Acoustically Driven Combustion Instabilities in Dump Combustors

Abstract

Reacting flow experiments conducted in a dump combustor with an inlet-tocombustor length ratio of greater than 10, resulted in self-sustained, combustion driven oscillations at various longitudinal acoustic mode frequencies of the setup. Under certain operating conditions, vortex-driven combustion instabilities gave rise to pressure oscillations at the 15 th harmonic. Since a natural selection of such a high harmonic over the lower ones is very unlikely, plausible physical mechanisms explaining the selective amplification of the higher modes were investigated.
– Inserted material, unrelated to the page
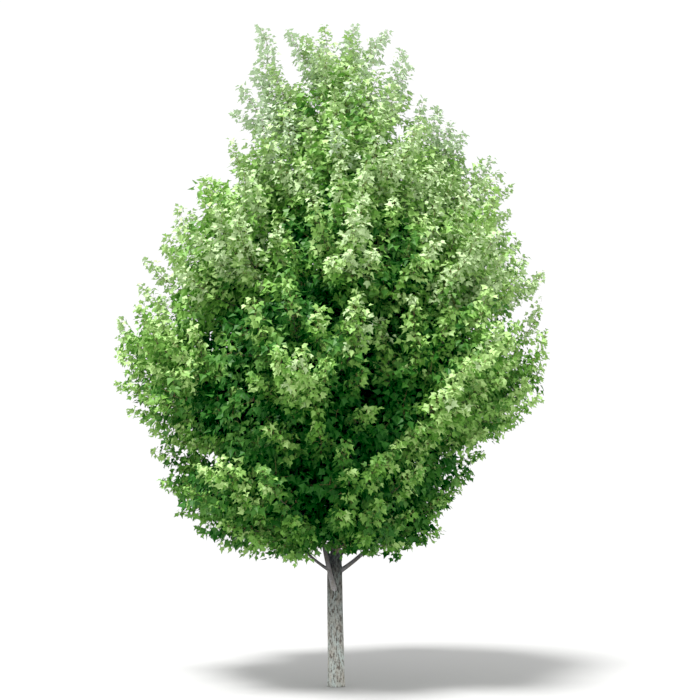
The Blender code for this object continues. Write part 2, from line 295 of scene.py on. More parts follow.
def trunk_radius(height):
    below = FOOT_RADIUS + (FORK_RADIUS - FOOT_RADIUS) * height / FORK_HEIGHT
    climb = (height - FORK_HEIGHT) / (TRUNK_TOP - FORK_HEIGHT)
    above = LEADER_RADIUS + (TRUNK_TIP_RADIUS - LEADER_RADIUS) * climb
    return below + (above - below) * smooth_step((height - FORK_HEIGHT) / FORK_LENGTH)


def outwards(points):
    """The level direction away from the trunk's line."""
    out = points - trunk_line(points[..., 2])
    out[..., 2] = 0.0
    return unit(out)


def hang_limit(points):
    return np.interp(points[..., 0], HANG_RIGHT, HANG_HEIGHT)


def near_box(points):
    """Which of several (item, point, xyz) lie with all their points within reach of the solids' box."""
    low, high = np.array(cad_box[0]) - BEYOND_BOX, np.array(cad_box[1]) + BEYOND_BOX
    return ((points > low) & (points < high)).all((1, 2))


def bezier(a, b, c, d, count):
    t = np.linspace(0.0, 1.0, count)[:, None]
    return (1 - t) ** 3 * a + 3 * (1 - t) ** 2 * t * b + 3 * (1 - t) * t ** 2 * c + t ** 3 * d


def arc_lengths(path):
    steps = np.linalg.norm(np.diff(path, axis=0), axis=1)
    return np.concatenate([[0.0], np.cumsum(steps)])


def at_length(path, lengths, where):
    return np.stack([np.interp(where, lengths, path[:, k]) for k in range(3)], -1)


def square_to(direction):
    guide = UP if abs(direction[2]) < 0.9 else np.array([1.0, 0.0, 0.0])
    across = unit(np.cross(direction, guide))
    return across, np.cross(direction, across)


# ---- camera geometry ----

FORWARD = np.array([0.0, math.cos(PITCH), math.sin(PITCH)])
VIEW_UP = np.array([0.0, -math.sin(PITCH), math.cos(PITCH)])


def through_pixel(across, down):
    """The direction from the eye through a pixel of the frame."""
    half = FRAME_PIXELS / 2.0
    sideways = np.array([across - half, 0.0, 0.0]) / FOCAL_PIXELS
    return unit(sideways + FORWARD + (half - down) / FOCAL_PIXELS * VIEW_UP)


def to_pixels(points):
    offset = points - EYE
    depth = offset @ FORWARD
    half = FRAME_PIXELS / 2.0
    return half + FOCAL_PIXELS * offset[..., 0] / depth, half - FOCAL_PIXELS * (offset @ VIEW_UP) / depth


# ---- meshes ----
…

Analytical results show that the observed instability mode could be naturally selected under properly timed vortex shedding and vortex bursting processes if those processes took place at specific locations with respect to the shape of the acoustic mode that was eventually amplified. To explain the physics of this unlikely mode selection process, three specific steps of frequency analysis are described. The first two steps have to do with the well-known duct acoustic resonance and the Rayleigh criterion. The last step is associated with the vortex shedding and bursting locations. It is shown that in order to sustain a vortex-driven feedback mechanism, vortex shedding has to occur at or near a velocity anti-node, while vortex bursting has to occur near a pressure anti-node. Equivalently, it is shown that for such vortex driven modes in a dump combustor, a velocity anti-node has to occur near the dump plane and a pressure anti-node has to occur near the exit nozzle. When applied to the observed experimental conditions, those frequency selection steps accurately analyzed the 15 th harmonic as the main mode of oscillations.